Exercise: Below, find each line holding "between" and state how many there are, using the number alone.
═══ Available data ═══
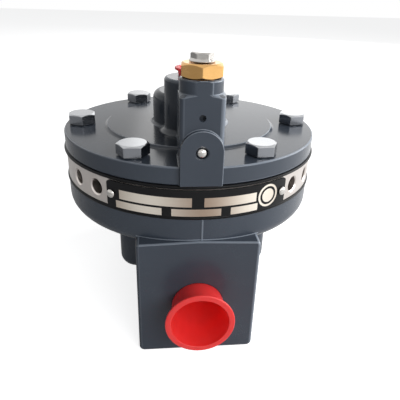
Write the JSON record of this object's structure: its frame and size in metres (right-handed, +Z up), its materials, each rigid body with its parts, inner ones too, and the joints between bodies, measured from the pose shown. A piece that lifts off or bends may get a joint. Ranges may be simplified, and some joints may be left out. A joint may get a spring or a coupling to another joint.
{
  "type": "pneumatic volume booster",
  "caption": "Round twin-diaphragm air volume booster with capped ports, a vented ring between two casings and a bypass needle on a tower.",
  "frame": {"origin": "On the axis of the round casings, in the plane of the flat base under the port block", "axes": "+Z up along the axis of the casings, -Y out of the output port at the front, +Y out of the supply port, +X to the right seen from the front"},
  "size_m": [0.13, 0.158, 0.1393],
  "materials": {
    "casting_paint": "gloss",
    "ring_aluminium": "turned",
    "black_rubber": "moulded",
    "zinc_plate": "zinc plated",
    "brass": "machined",
    "machined_steel": "machined",
    "nameplate_black": "semi-gloss",
    "spring_steel": "drawn wire",
    "cap_red": "soft moulded"
  },
  "bodies": {
    "casing": {"lower_casing": "casting_paint", "upper_casing": "casting_paint", "exhaust_ring": "ring_aluminium", "upper_diaphragm": "black_rubber", "lower_diaphragm": "black_rubber", "seat_o_ring": "black_rubber", "cap_screw_1": "zinc_plate", "cap_screw_2": "zinc_plate", "cap_screw_3": "zinc_plate", "cap_screw_4": "zinc_plate", "cap_screw_5": "zinc_plate", "cap_screw_6": "zinc_plate", "bypass_bonnet": "brass", "supply_seat": "brass", "passage_ball": "machined_steel", "drive_screw_left": "machined_steel", "drive_screw_right": "machined_steel", "nameplate": "nameplate_black", "valve_spring": "spring_steel", "bias_spring": "spring_steel"},
    "valve": {"valve_stem": "machined_steel", "supply_valve_disc": "black_rubber", "disc_retainer": "machined_steel", "exhaust_valve_plug": "black_rubber"},
    "diaphragm_assembly": {"diaphragm_hub": "ring_aluminium", "upper_diaphragm_plate": "ring_aluminium", "lower_diaphragm_plate": "ring_aluminium", "hub_nut": "zinc_plate", "exhaust_seat": "brass"},
    "bypass_seal": {"bypass_o_ring": "black_rubber"},
    "bypass_needle": {"bypass_screw": "machined_steel"},
    "output_cap": {"output_port_cap": "cap_red"},
    "supply_cap": {"supply_port_cap": "cap_red"},
    "input_cap": {"input_port_cap": "cap_red"}
  },
  "joints": [
    {"name": "supply_valve_slide", "type": "slide", "parent": "casing", "child": "valve", "axis": [0, 0, 1], "range_m": [-0.002, 0], "stiffness_N_per_m": 2000, "springref_m": 0.006, "deforming": ["valve_spring"]},
    {"name": "diaphragm_slide", "type": "slide", "parent": "valve", "child": "diaphragm_assembly", "axis": [0, 0, 1], "range_m": [0, 0.0012], "stiffness_N_per_m": 1000, "springref_m": -0.004, "deforming": ["bias_spring", "upper_diaphragm", "lower_diaphragm"]},
    {"name": "bypass_screw_lift", "type": "slide", "parent": "casing", "child": "bypass_seal", "axis": [0, 0, 1], "range_m": [0, 0.003]},
    {"name": "bypass_screw_turn", "type": "hinge", "parent": "bypass_seal", "child": "bypass_needle", "pos_m": [0, -0.0551, 0.1299], "axis": [0, 0, 1], "range_deg": [0, 1080]},
    {"name": "output_cap_pull", "type": "slide", "parent": "casing", "child": "output_cap", "axis": [0, -1, 0], "range_m": [0, 0.03]},
    {"name": "supply_cap_pull", "type": "slide", "parent": "casing", "child": "supply_cap", "axis": [0, 1, 0], "range_m": [0, 0.03]},
    {"name": "input_cap_pull", "type": "slide", "parent": "casing", "child": "input_cap", "axis": [0, 0, 1], "range_m": [0, 0.02]}
  ],
  "couplings": [
    {"joint": "bypass_screw_turn", "follows": "bypass_screw_lift", "rad_per_m": 6283.2}
  ]
}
═══
Solution below: 2